Dave O’Brien is blunt about the toll of recent Trump administration policies on farmers.
“They’re choking us. We are getting choked out here,” he said. “This is not going to end well.”
O’Brien, who has grown corn and soybeans for 50 years in northern Illinois, has voted for both parties. But he is frustrated with the Republican Party in the Trump era. Since the U.S. began bombing Iran, restricted travel through the Strait of Hormuz has disrupted nitrogen fertilizer shipments, driving prices up — on top of rising fuel costs for farmers filling thousands of gallons of diesel.
“You and I go to the gas station, and we’re shocked when we got to spend $36 to fill our darn tank up,” he said. “Five-hundred gallons times $4 or $5 — there you go right there. It’s just crazy.”
Other Trump-era moves have also hurt producers. Deportations have thinned labor pools for some operations, tariffs raised the cost of machinery and strained ties with China, and a delayed meeting with the United States’ top soybean buyer helped send soybean prices down.
Former Agriculture Department chief economist Joseph Glauber says farm finances look weak. “If you just look at the cash side of the business, in terms of what they receive for their crops and what they have to pay out, those margins have been tight and in some cases negative,” he said.
The problems compound. Nitrogen is used on corn but not soybeans, so higher fertilizer costs make corn comparatively more expensive to grow. Market analysts estimate maybe a million to 1.5 million acres or more could shift from corn to soybeans, a switch that has helped push soybean prices lower.
Farming has always been unpredictable — weather, global politics and other shocks can upend markets — but domestic policy choices can amplify that volatility. In President Trump’s first term, tariffs prompted China to import more soybeans from South America instead of the U.S., a pattern that persists.
Trump has signaled he knows farmers are hurting, tweeting in all caps that Congress must “PASS THE FARM BILL, NOW.” Agriculture Secretary Brooke Rollins told NPR the administration is aware of planting-season challenges and “we are looking at every potential option to lower fertilizer prices.”
The Agriculture Department highlighted aid provided to farmers: a $12 billion program announced in December to support producers facing temporary trade disruptions and higher production costs, and more than $30 billion in direct federal aid to farmers last year. Glauber says that assistance helps but is not a permanent fix. “You got to think that providing 20, 30 billion dollars in additional money to the [agriculture] sector is not something that’s going to happen year in, year out,” he said.
Minnesota Farmers Union president Gary Wertish, who advised a former Minnesota governor on agriculture, sees the subsidies as political maneuvering. “It’s not right for the U.S. taxpayer to keep bailing the farmers out, which obviously the farmers need it now. But we need policies that don’t require bailouts,” he said. “We need policies that the farmers get their money from the marketplace and not from the U.S. taxpayer.”
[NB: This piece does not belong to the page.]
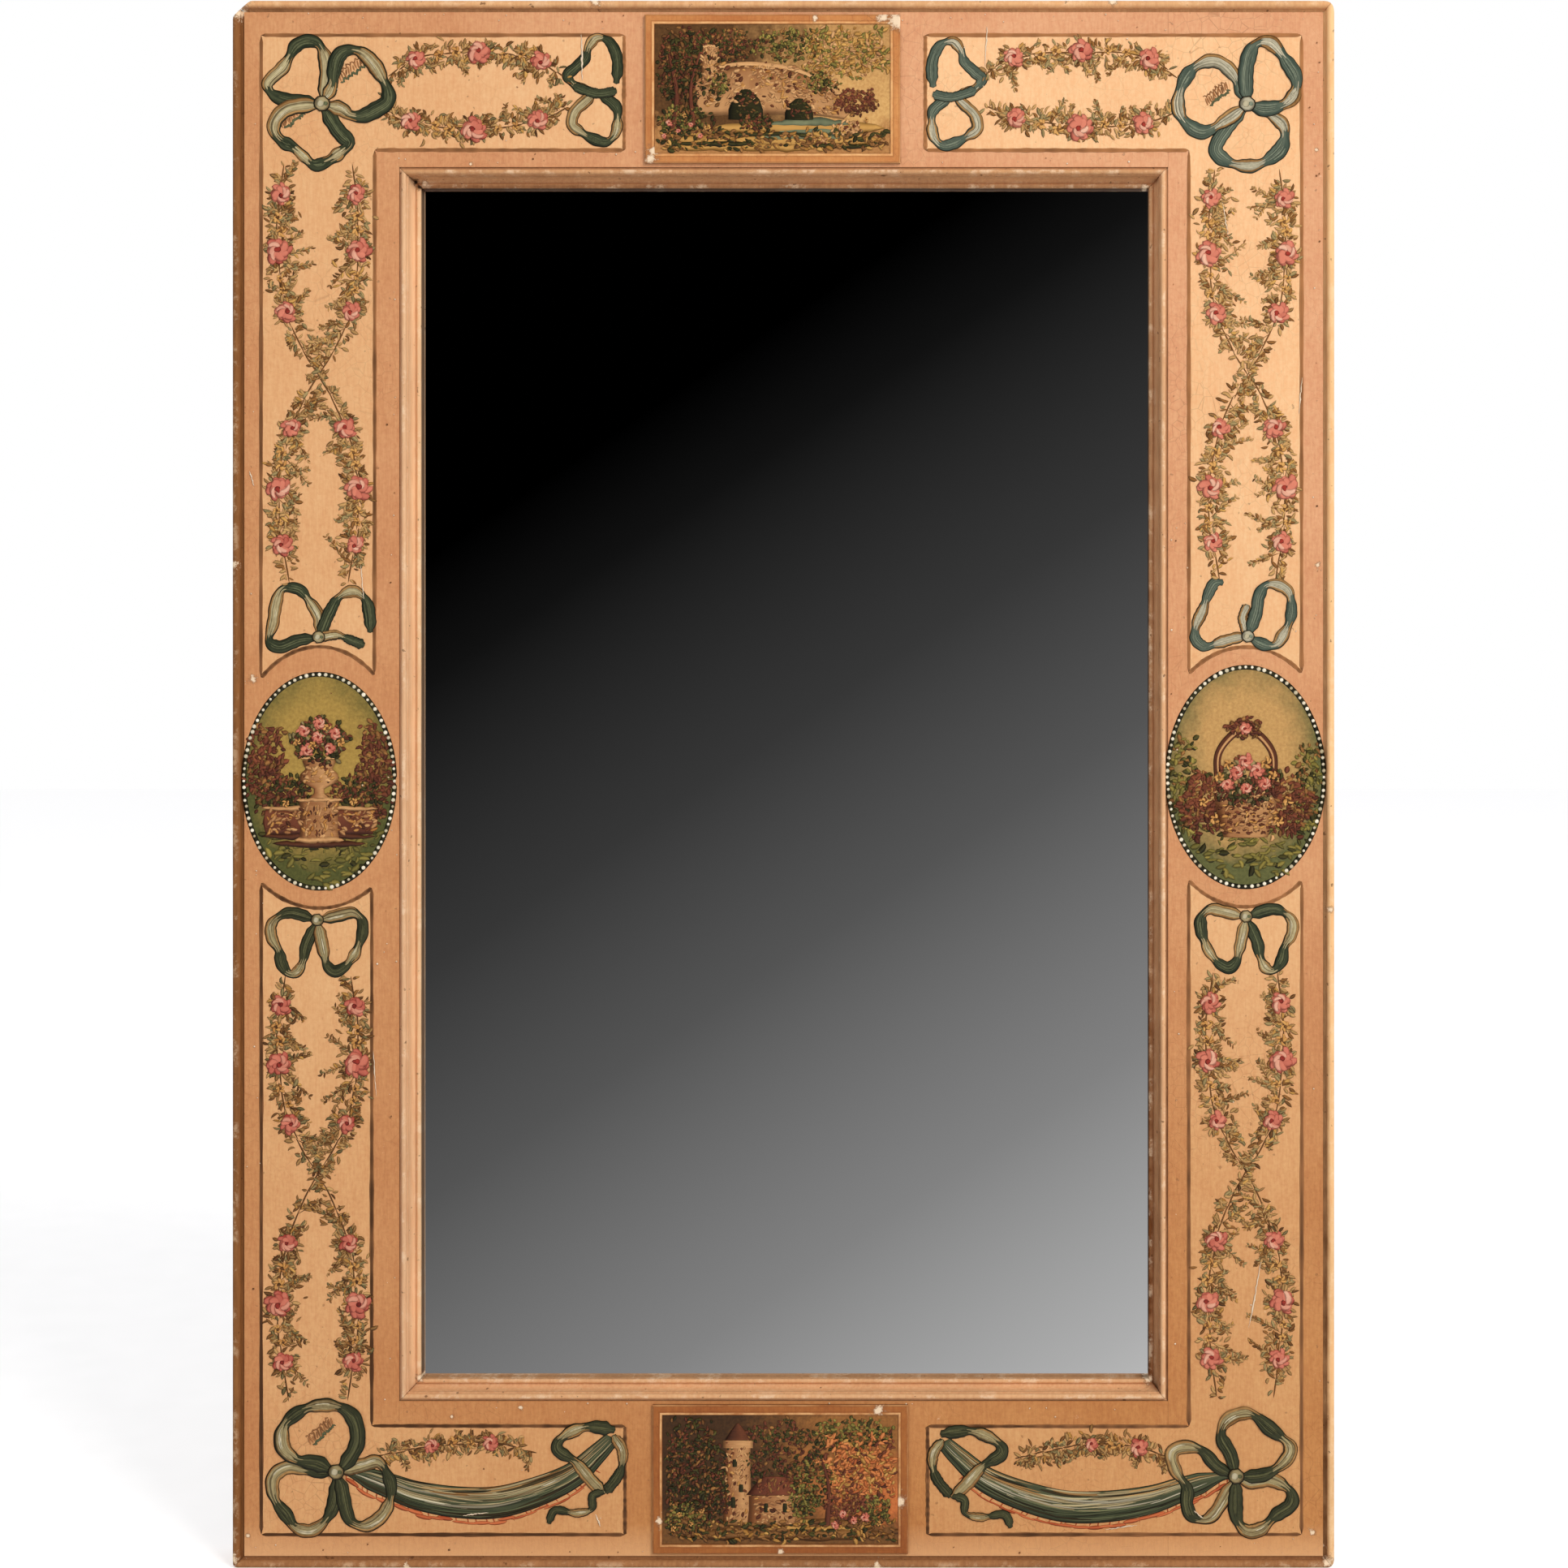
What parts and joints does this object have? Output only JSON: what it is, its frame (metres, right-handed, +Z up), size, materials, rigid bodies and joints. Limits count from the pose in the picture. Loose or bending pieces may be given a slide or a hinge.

David Oman, a former Iowa Republican Party co-chair, agrees that the payments have a political element. He and others say farmers most want certainty — stable policy and predictable markets so they can plan land purchases and major equipment investments. Persistent pain in the farm economy could also create political fallout for Republicans in the midterms, including in Iowa.
Trump has urged farmers to take the long view, framing tariffs as short-term pain for long-term gains. O’Brien rejects that logic. “It bothers me, these statements about, ‘Well, there’s going to be a little hurt to be spread around, but that’ll get better.’ I, quite frankly, don’t like that talk at all. Whether you’re talking about farmers or veterans, that’s almost an insult.”
He worries about the next generation of farmers — high land values and tight cash flows make it harder for young people to enter the business. “I can withstand all the pressure in the world but, man, these young guys,” he said. “I don’t know. It makes me nervous.”
O’Brien, a Vietnam veteran, is also anxious about the war with Iran. He sees the conflict through both a business and military lens. “It’s so frustrating, you know? And now you tell me, where is this war going to end up?” he said. “This to me, this just smells like Vietnam 2.0. I’m telling you, this is going to not end well.”
Whether the issue is Iran, tariffs, deportations or other policies, the pressing question for farmers is not just how these pressures will resolve but when.